- BRIEF: Nothing before the line containing "strip = cad_parts[name]" belongs in the answer; quote that line and all lines after it through the end of the material, word for word.

- SUPPLIED MATERIAL:

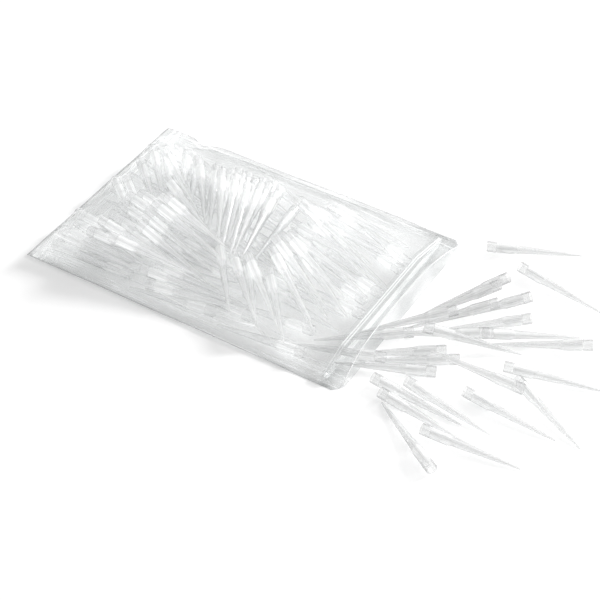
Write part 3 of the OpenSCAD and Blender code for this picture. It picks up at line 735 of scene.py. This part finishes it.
def drapedHeights(x, y, marks, half, netX, netY):  # the upper wall rests on the tips or hangs between
    b = bagSizes
    low = heightOverTips(x, y, b["overTips"])
    across, top = sealTop()
    sealed = np.interp(netY, across, top) + b["overSeal"]
    inSeal = (netX > marks[2] - 0.01) & (netX < marks[3] + 0.01)
    edge = (netX < marks[1] - 0.01) | (np.abs(netY) > half - b["seam"] - 0.01)
    flat = b["wall"] * 1.6
    fixed = edge | inSeal
    value = np.where(edge, flat + edgeLift(x, y, netX, netY, marks, half), sealed)
    h = np.where(fixed, value, low)
    for again in range(b["drapeRounds"]):
        pad = np.pad(h, 1, mode="edge")
        mean = (pad[:-2, 1:-1] + pad[2:, 1:-1] + pad[1:-1, :-2] + pad[1:-1, 2:]) / 4
        h = np.where(fixed, value, np.maximum(low, mean))
    inner = smooth(0, b["creaseFade"], np.minimum(netX - marks[1], half - b["seam"] - np.abs(netY)))
    offSeal = smooth(0, b["creaseFadeAtSeal"], np.maximum(marks[2] - netX, netX - marks[3]))
    h = h + creaseHeight(x, y) * inner * offSeal
    return np.where(fixed, value, np.maximum(low, h))


def quadsOf(grid, flip):
    a, c, d, e = grid[:-1, :-1], grid[1:, :-1], grid[1:, 1:], grid[:-1, 1:]
    four = (a, e, d, c) if flip else (a, c, d, e)
    return np.stack(four, axis=-1).reshape(-1, 4)


def makeBag():
    b = bagSizes
    topX, bottomX, yTop, marks, half, netX, netY = bagNet()
    h = drapedHeights(topX, yTop, marks, half, netX, netY)
    nx, ny = topX.shape
    top = np.stack([topX, yTop, h], axis=-1).reshape(-1, 3)
    bottomZ = b["wall"] * 0.6 + edgeLift(topX, yTop, netX, netY, marks, half)
    bottom = np.stack([bottomX, yTop, bottomZ], axis=-1).reshape(-1, 3)
    index = np.arange(nx * ny).reshape(nx, ny)
    lower = index + nx * ny
    shared = np.zeros((nx, ny), bool)
    shared[0, :] = shared[:, 0] = shared[:, -1] = True  # the welded edges
    lower[shared] = index[shared]
    faces = np.concatenate([quadsOf(index, False), quadsOf(lower, True)])
    points = np.concatenate([top, bottom])
    used = np.unique(faces)
    renumber = np.zeros(len(points), int)
    renumber[used] = np.arange(len(used))
    mesh = meshOf("draped_bag", points[used] * mm, renumber[faces])
    # the lip attribute marks a painted highlight along the free edge of the upper wall
    white = smooth(marks[4] - b["lipHighlightWidth"], marks[4] - b["lipHighlightEdge"], netX)
    lip = np.concatenate([white.ravel(), np.zeros(nx * ny)])[used]
    mesh.attributes.new("lip", "FLOAT", "POINT").data.foreach_set("value", lip)
    bag = linked("draped_bag", mesh)
    wall = bag.modifiers.new("wall", "SOLIDIFY")
    wall.thickness, wall.offset = b["wall"] * mm, 0
    bag.data.materials.append(clearFilm)
    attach(bag, "root")
    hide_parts("bag_film")


makeBag()
for name in ("seal_groove_strip", "seal_rib_strip"):
    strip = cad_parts[name]
    strip.data.materials.clear()
    strip.data.materials.append(sealPlastic)
print("bag done")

- FULL ANSWER:
    strip = cad_parts[name]
    strip.data.materials.clear()
    strip.data.materials.append(sealPlastic)
print("bag done")